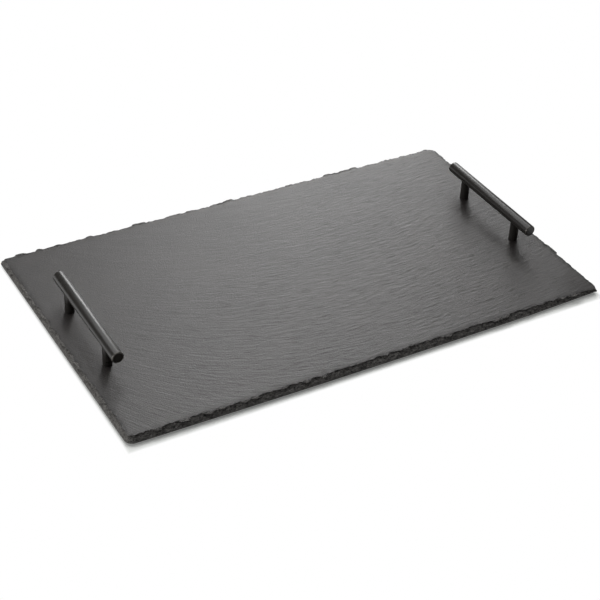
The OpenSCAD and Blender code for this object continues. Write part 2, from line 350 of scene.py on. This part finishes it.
# The broken edge goes down to the underside in rings: a thin lip, a ledge that stands out where a flake
# has come off above it, the hollow under it, then the rough face. The shares are the ring's height and
# its setback; then come its ledge, the depth of its chips and how far it wavers up and down. Each ring
# has its own chips, so that the facets don't line up.
RINGS = [
    (0.95, 1.00, 0, 0, 0),
    (0.90, 1.00, 0.0028, 0, 0.0001),
    (0.83, 1.10, 0.0018, 0.0012, 0.0002),
    (0.70, 0.84, 0.0008, 0.0014, 0.0004),
    (0.54, 0.56, 0, 0.0014, 0.0005),
    (0.38, 0.32, 0, 0.0012, 0.0005),
    (0.22, 0.13, 0, 0.0009, 0.0004),
    (0.09, 0.03, 0, 0.0004, 0.0002),
    (0, 0, 0, 0, 0),
]
CHIP = 0.008
CRUMB = 0.0026
LEDGE_WAVE = 0.013
WAVER_WAVE = 0.004
LONG_WAVER_WAVE = 0.011
ring = [e for e in board.edges if e.is_boundary]
edge_faces = []
for i, (height_share, inset_share, ledge, chips, waver) in enumerate(RINGS):
    points, ring, faces = drawn_out(board, ring)
    edge_faces += faces
    upper, rim = rim, {}
    for v in points:
        rim[v] = upper[next(o for e in v.link_edges for o in e.verts if o is not v and o in upper)]
    for v, (base, top_flat, facing, undercut) in rim.items():
        outline = trimmed(base.x, base.y)
        foot = outline - facing * undercut
        chip = chips * (scallop(base, CHIP, 20.5 + i) + 0.8 * grain(base, CRUMB, 40.5 + i) - 0.4)
        ledge_out = ledge * min(max(grain(base, LEDGE_WAVE, 5.5) * 5 - 0.5, 0), 1)
        flat = foot + (top_flat - foot) * inset_share + facing * (ledge_out - chip)
        if (flat - outline).dot(facing) > 0:
            flat -= facing * (flat - outline).dot(facing)
        rise = waver * (grain(base, WAVER_WAVE, 60.5 + i) + grain(base, LONG_WAVER_WAVE, 80.5 + i))
        v.co = Vector((flat.x, flat.y, UNDER + THICK * height_share + rise))

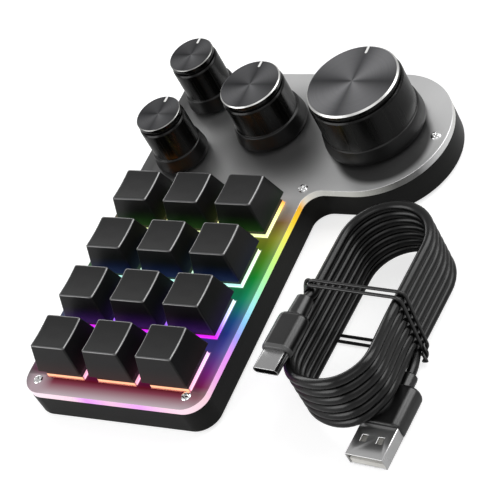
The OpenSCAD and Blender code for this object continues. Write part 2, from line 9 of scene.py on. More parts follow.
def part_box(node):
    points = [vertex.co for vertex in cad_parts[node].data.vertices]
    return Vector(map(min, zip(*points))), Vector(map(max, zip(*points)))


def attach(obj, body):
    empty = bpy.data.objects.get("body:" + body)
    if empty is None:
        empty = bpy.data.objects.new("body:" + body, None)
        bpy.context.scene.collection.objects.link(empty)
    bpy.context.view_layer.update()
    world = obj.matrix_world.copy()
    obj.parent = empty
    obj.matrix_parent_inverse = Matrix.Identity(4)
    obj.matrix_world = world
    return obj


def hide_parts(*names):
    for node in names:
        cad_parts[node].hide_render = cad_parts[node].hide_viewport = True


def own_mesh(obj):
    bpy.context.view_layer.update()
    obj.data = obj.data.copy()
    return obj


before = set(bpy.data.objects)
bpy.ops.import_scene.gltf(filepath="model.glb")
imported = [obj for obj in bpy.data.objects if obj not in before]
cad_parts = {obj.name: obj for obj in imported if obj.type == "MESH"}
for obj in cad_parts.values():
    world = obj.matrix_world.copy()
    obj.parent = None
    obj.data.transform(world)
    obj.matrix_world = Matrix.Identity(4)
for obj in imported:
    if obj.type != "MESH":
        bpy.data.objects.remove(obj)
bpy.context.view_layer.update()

### Description of the task
From the listing above, copy out each line where the word "this" appears.

### Reply to the exercise
The OpenSCAD and Blender code for this object continues. Write part 2, from line 350 of scene.py on. This part finishes it.
The OpenSCAD and Blender code for this object continues. Write part 2, from line 9 of scene.py on. More parts follow.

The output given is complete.